W styczniu inflacja w Polsce wyniosła 4,4 proc. rocznie, najwięcej od grudnia 2011 r. W ciągu zaledwie dwóch miesięcy podskoczyła o 1,8 pkt proc. Tak gwałtownie wzrost cen przyspieszył wcześniej tylko raz, w 2002 r. W rezultacie przebił nie tylko cel inflacyjny Narodowego Banku Polskiego (2,5 proc.), ale też wyraźnie przebił górną granicę pasma dopuszczalnych odchyleń od tego celu (3,5 proc.). To pierwszy taki przypadek od 2012 r. A w najbliższych miesiącach wzrost cen może jeszcze przyspieszyć.
Nic dziwnego, że bierność Rady Polityki Pieniężnej budzi wśród uczestników życia gospodarczego coraz większy niepokój. Na swoim ostatnim posiedzeniu, na początku lutego, gdy ekonomiści powszechnie mówili, że w styczniu inflacja przekroczyła 4 proc., RPP utrzymała główną stopę procentową na rekordowo niskim poziomie 1,5 proc., obowiązującym od marca 2015 r. Przewodniczący tego gremium prezes NBP Adam Glapiński powtórzył, że w jego ocenie stopa ta nie wzrośnie do końca jego kadencji, czyli do 2022 r. Dzień później w bardzo podobnych na pierwszy rzut oka okolicznościach podwyżkę swojej głównej stopy procentowej z 2 do 2,25 proc. ogłosił Narodowy Bank Czech. Janusz Jankowiak, główny ekonomista Polskiej Rady Biznesu, pogratulował Czechom „odpowiedzialnego, odważnego i niezależnego banku centralnego", którego zachowanie ocenił jako wzorowe.
Na szoki nie ma rady
O to, czy polscy sternicy polityki pieniężnej powinni pójść w ślady czeskich, zapytaliśmy szerokie grono ekonomistów z banków, uczelni, firm inwestycyjnych i organizacji biznesowych. Spośród 37 uczestników ankiety 23 uznało, że podwyżka stóp na najbliższych posiedzeniach RPP byłaby błędem. Pozostałych 14 uznało, że byłaby to właściwa decyzja. – Górka inflacyjna z początku 2020 r. wykreuje znaczące efekty wysokiej bazy odniesienia, a inflacja w 2021 r. będzie przez to wyraźnie niższa. Według naszej prognozy znajdzie się istotnie poniżej celu. Jeśli RPP miałaby dziś podnosić stopy, to pogłębiłaby przestrzelenie celu w dół – tłumaczy Jakub Borowski, główny ekonomista Credit Agricole w Europie Środkowo-Wschodniej. Przekonanie, że począwszy od II kwartału inflacja zacznie stopniowo hamować, podziela większość ekonomistów. Stoi za tym m.in. założenie, że obecnie podbijają ją szoki podażowe (np. epidemia ASF, windująca ceny mięsa, ubiegłoroczna susza) oraz podwyżki cen regulowanych (energii, odbioru śmieci, akcyzy). To czynniki, które z natury rzeczy mają na inflację przemijający wpływ, a podwyżki stóp procentowych i tak go nie osłabią.
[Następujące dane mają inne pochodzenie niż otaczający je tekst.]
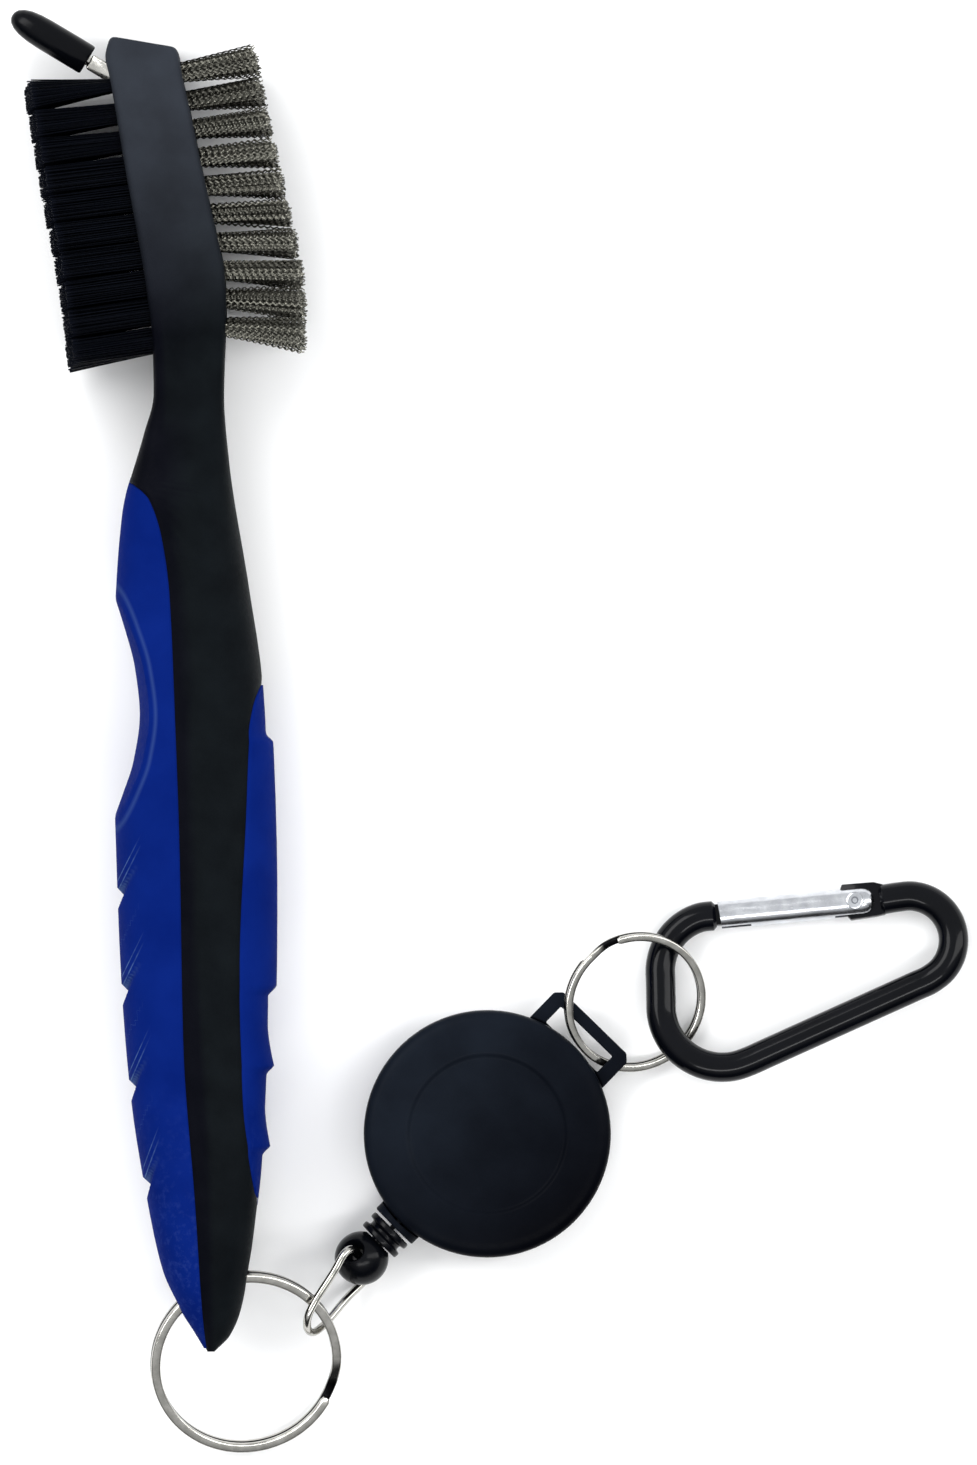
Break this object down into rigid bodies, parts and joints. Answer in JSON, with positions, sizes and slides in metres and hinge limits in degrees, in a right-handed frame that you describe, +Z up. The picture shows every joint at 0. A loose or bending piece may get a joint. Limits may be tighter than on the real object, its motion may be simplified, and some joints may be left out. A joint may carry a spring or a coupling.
{
  "type": "club groove brush",
  "caption": "Hand brush with soft-grip handle, nylon and steel wire tufts, folding capped spike, and a retractable reel with carabiner clip on split rings.",
  "frame": {"origin": "middle of the whole object's footprint, at the surface that it lies on", "axes": "+Y from the tail ring towards the brush head, +X from the brush towards the reel and carabiner, +Z up from the surface; the brush lies on its side"},
  "size_m": [0.1417, 0.2136, 0.0249],
  "materials": {
    "core_plastic": "fine-grained black handle plastic with light handling scuffs",
    "soft_grip": "deep blue soft-touch rubber, satin",
    "nylon": "black nylon filament tufts",
    "crimped_wire": "crimped fine steel wire, warm grey, slightly dull",
    "plated_steel": "nickel-plated spring steel, bright with fine scratches",
    "black_fitting": "black moulded plastic, semi-gloss",
    "reel_casing": "black moulded plastic, satin top with a smooth edge",
    "cord": "black braided nylon cord",
    "spool_plastic": "natural white acetal",
    "spring_steel": "blued spring steel",
    "black_enamel": "glossy black anodised aluminium rod",
    "gate_aluminium": "bright drawn aluminium"
  },
  "bodies": {
    "brush": {"handle_core": "core_plastic", "front_grip": "soft_grip", "back_grip": "soft_grip", "nylon_tufts_row_01": "nylon", "nylon_tufts_row_02": "nylon", "nylon_tufts_row_03": "nylon", "nylon_tufts_row_04": "nylon", "nylon_tufts_row_05": "nylon", "nylon_tufts_row_06": "nylon", "nylon_tufts_row_07": "nylon", "nylon_tufts_row_08": "nylon", "nylon_tufts_row_09": "nylon", "nylon_tufts_row_10": "nylon", "steel_tufts_row_01": "crimped_wire", "steel_tufts_row_02": "crimped_wire", "steel_tufts_row_03": "crimped_wire", "steel_tufts_row_04": "crimped_wire", "steel_tufts_row_05": "crimped_wire", "steel_tufts_row_06": "crimped_wire", "steel_tufts_row_07": "crimped_wire", "steel_tufts_row_08": "crimped_wire", "steel_tufts_row_09": "crimped_wire", "steel_tufts_row_10": "crimped_wire", "spike_pivot_pin": "plated_steel"},
    "spike": {"spike_blade": "plated_steel"},
    "cap": {"spike_cap": "black_fitting"},
    "handle_ring": {"handle_split_ring": "plated_steel"},
    "link": {"wire_link": "plated_steel"},
    "cord_end": {"cord_ball": "black_fitting", "ribbed_sleeve": "black_fitting", "cord_lead": "cord"},
    "reel": {"reel_front_shell": "reel_casing", "reel_back_shell": "reel_casing", "power_spring": "spring_steel"},
    "reel_spool": {"spool": "spool_plastic", "wound_cord": "cord"},
    "reel_ring": {"reel_split_ring": "plated_steel"},
    "carabiner": {"carabiner_body": "black_enamel", "gate_rivet": "gate_aluminium"},
    "gate": {"gate_tube": "gate_aluminium", "gate_latch_pin": "plated_steel", "gate_plunger": "plated_steel", "gate_spring": "spring_steel"}
  },
  "joints": [
    {"name": "spike_fold", "type": "hinge", "parent": "brush", "child": "spike", "pos_m": [-0.0518, 0.0938, 0.0125], "axis": [0, 0, 1], "range_deg": [-62, 3]},
    {"name": "cap_pull", "type": "slide", "parent": "spike", "child": "cap", "axis": [-0.8563, 0.5165, 0], "range_m": [0, 0.016]},
    {"name": "handle_ring_swing", "type": "hinge", "parent": "brush", "child": "handle_ring", "pos_m": [-0.0406, -0.08225, 0.0125], "axis": [0.9397, 0.342, 0], "range_deg": [-100, 1.5]},
    {"name": "link_swing", "type": "hinge", "parent": "handle_ring", "child": "link", "pos_m": [-0.02524, -0.08642, 0.00879], "axis": [-0.5567, 0.7482, 0.361], "range_deg": [-40, 40]},
    {"name": "cord_end_turn", "type": "hinge", "parent": "link", "child": "cord_end", "pos_m": [-0.01918, -0.07873, 0.0053], "axis": [-0.3237, 0.3271, 0.8878], "range_deg": [-60, 30]},
    {"name": "cord_pull", "type": "slide", "parent": "cord_end", "child": "reel", "axis": [0.7108, 0.7034, 0], "range_m": [0, 0.6], "stiffness_N_per_m": 1.5, "springref_m": -0.6, "deforming": ["cord_lead"]},
    {"name": "spool_turn", "type": "hinge", "parent": "reel", "child": "reel_spool", "pos_m": [-0.00056, -0.0603, 0.0053], "axis": [0, 0, -1], "range_deg": [-10, 2860]},
    {"name": "reel_ring_swing", "type": "hinge", "parent": "reel", "child": "reel_ring", "pos_m": [0.01478, -0.04453, 0.0053], "axis": [-0.7169, 0.6972, 0], "range_deg": [-40, 4]},
    {"name": "carabiner_swing", "type": "hinge", "parent": "reel_ring", "child": "carabiner", "pos_m": [0.02675, -0.03847, 0.00322], "axis": [-0.0932, 0.9859, -0.1392], "range_deg": [-60, 8]},
    {"name": "gate_open", "type": "hinge", "parent": "carabiner", "child": "gate", "pos_m": [0.05391, -0.02605, 0.00276], "axis": [-0.0131, 0.1386, 0.9903], "range_deg": [0, 28], "stiffness_Nm_per_rad": 0.012, "springref_deg": -20.05}
  ],
  "couplings": [
    {"joint": "spool_turn", "follows": "cord_pull", "rad_per_m": 81}
  ]
}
Zwolenników zaostrzenia polityki pieniężnej to nie przekonuje. Zwracają uwagę, że rośnie też tzw. inflacja bazowa, nieobejmująca cen energii i żywności. W styczniu wyniosła ona prawdopodobnie 3,3–3,5 proc., najwięcej od 2002 r. To sugeruje, że inflacji nie napędzają tylko czynniki, na które RPP nie ma wpływu, ale także silny popyt konsumpcyjny oraz rosnące płace. Do tego wyraźnie idą w górę oczekiwania inflacyjne konsumentów i przedsiębiorstw. Według danych NBP już w grudniu były najwyższe od lat 2011–2012. A to teoretycznie oznacza, że inflacja może się utrwalać poprzez żądania płacowe pracowników i decyzje cenowe firm, czemu sprzyja rekordowo niskie bezrobocie. – Nie zdziwiłbym się, gdyby zaczęła się nakręcać spirala płacowo-cenowa, szczególnie że sam rząd zachęca do domagania się podwyżek wynagrodzeń, windując płacę minimalną – ocenia prof. Dariusz Filar, były członek RPP.